The only international involvement in Iraq should be the provision of massive economic and technical aid, financed by reparations paid by the United States and Britain, as well as by countries such as France, Germany, Japan and Russia that supported the preceding 12 years of economic blockade that devastated Iraq’s economy.

The SEP demands an investigation into the background of the decision to go to war, which should include the criminal indictment and prosecution of those government officials in the United States and Britain who plotted aggressive war against the people of Iraq. On the basis of such an investigation, reparations to Iraq should be combined with compensation to US soldiers and their families for the deaths and injuries caused by the decisions of the Bush administration.

Such an investigation should also include a thorough examination of the September 11 terrorist attacks, including the role played by American foreign policy in the Middle East, the direct involvement of US intelligence agencies in the creation, training and ongoing activities of Al Qaeda, and in the terrorist attacks on New York and Washington themselves.

The lineup of the Democrats behind the US occupation of Iraq demonstrates that the Democratic Party represents no alternative to the Bush administration. American working people are politically disenfranchised, saddled with a two-party system in which both parties are controlled by the corporate elite. The working class must build a new political party of its own, based on a socialist program and steadfastly opposed to American imperialism.

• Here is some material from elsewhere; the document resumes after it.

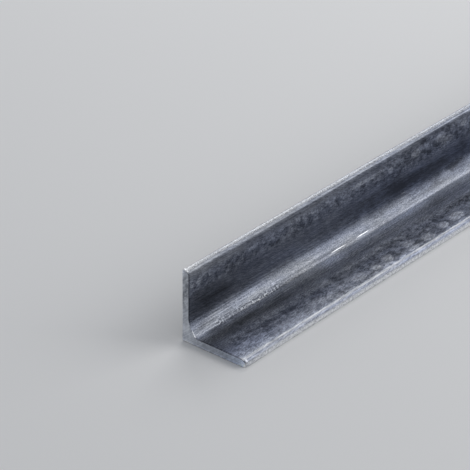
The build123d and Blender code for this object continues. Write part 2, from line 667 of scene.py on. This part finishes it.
# %% [markdown]
# No bar has the same tone all along. Here and there a whole flake came away, and the light doesn't fall the
# same all along, so some of the lighter and darker places are painted light and shade. A noise alone
# spreads such changes too evenly, so they are put down one by one as ovals: the middle along and round, the
# length and width, and how much lighter or darker. A noise frays their shores.

# %% Say what an oval is
fray = skin.times(skin.sum(clouds, -0.5), 1.6)
ragged = skin.sum(skin.times(skin.sum(blotches, -0.5), 0.8), skin.times(skin.sum(spots, -0.5), 1.2))


def placed(ovals, shore, outer, inner):
    """What the ovals add to the tone: each one's change in its middle, none outside its frayed shore."""
    changes = []
    for *oval, change in ovals:
        frayed = skin.sum(skin.reach(place, *oval), shore)
        changes.append(skin.times(skin.rise(frayed, outer, inner), change))
    return skin.sum(*changes)


print("nodes so far:", len(skin.tree.nodes))

# %% [markdown]
# The wide ones are soft: lighter and duller stretches, and dark pools on both sides of the root. The dark
# pools are painted shade where each leg shades the other, and the pale stretches just beyond the root's
# foot are painted light.

# %% Lay the soft places, with painted light and shade
# painted shade in the dark ovals beside the root, painted light in the pale ones just beyond its foot
soft_ovals_and_shading = [
    (10, -30, 26, 7, 0.35), (190, -24, 120, 18, -0.12), (105, -28, 100, 5, 0.12),
    (200, -32, 70, 4, -0.25), (18, -14, 42, 14, -0.55), (75, -12, 80, 10, 0.20),
    (150, -13, 100, 10, -0.22), (180, -29, 110, 6, -0.12), (190, -10.5, 170, 16, -0.62),
    (70, -6.5, 100, 5, 0.15), (6, -4, 18, 7, -0.30), (12, -1.8, 26, 3.4, -0.20),
    (27, -2.4, 12, 3, -0.20), (46, -3.6, 18, 2.4, 0.30), (105, -3.8, 60, 3, 0.30),
    (222, -4, 36, 8, -0.32), (70, 2.6, 44, 2.4, -0.40), (120, 1.8, 34, 2, -0.20), (4, 4.6, 12, 5, 0.80),
    (24, 8, 40, 7, -0.38), (45, 10, 70, 9, -0.50), (105, 6.5, 26, 9, 0.75), (165, 8, 140, 15, 0.70),
    (176, 5, 34, 6, 0.50), (208, 13, 40, 9, 0.40), (15, 12, 26, 5, -0.40), (192, 9.5, 20, 7, -0.40),
    (228, 7, 40, 12, 0.50), (14, 20, 30, 12, 0.20), (12, 28, 36, 9, 0.40), (60, 26, 50, 8, 0.20),
    (140, 14, 60, 5, 0.30), (120, 29, 40, 3, -0.20), (165, 26, 140, 13, -0.44),
    (165, 28.5, 130, 6, -0.14), (20, 24, 18, 6, 0.25), (212, 2.2, 50, 2.2, 0.25),
    (14, -6.5, 40, 4, -0.38), (20, -3.6, 24, 2.4, -0.27), (7, -0.6, 22, 3.5, -0.28),
    (200, -0.5, 60, 3, -0.26), (200, -24, 60, 8, -0.17), (160, 2.2, 50, 2.5, -0.20),
    (160, 5.5, 50, 3, 0.35), (160, 11, 50, 7, 0.30), (130, 17, 90, 5, 0.15), (135, 23, 110, 7, 0.18),
    (45, 23.5, 34, 6, 0.16), (18, 23, 36, 7, 0.16), (7, -24, 18, 8, 0.40), (100, -24, 90, 8, 0.18),
    (78, 28.5, 36, 5, -0.18), (45, 28.5, 30, 5, 0.15), (8, 28, 24, 7, 0.14)]
soft_tone_and_shading = placed(soft_ovals_and_shading, fray, 1.25, 0.10)
print(len(soft_ovals_and_shading), "soft places")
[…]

American working people must learn the lessons of history. Our enemy is not the people of Iraq, or of the Muslim world, or of great power rivals like France, Germany, Russia and China. Our enemy is the American corporate elite, the government which they control, and their political servants in both the Democratic and Republican parties. The great strategic task is to build the Socialist Equality Party as the political instrument of the working class.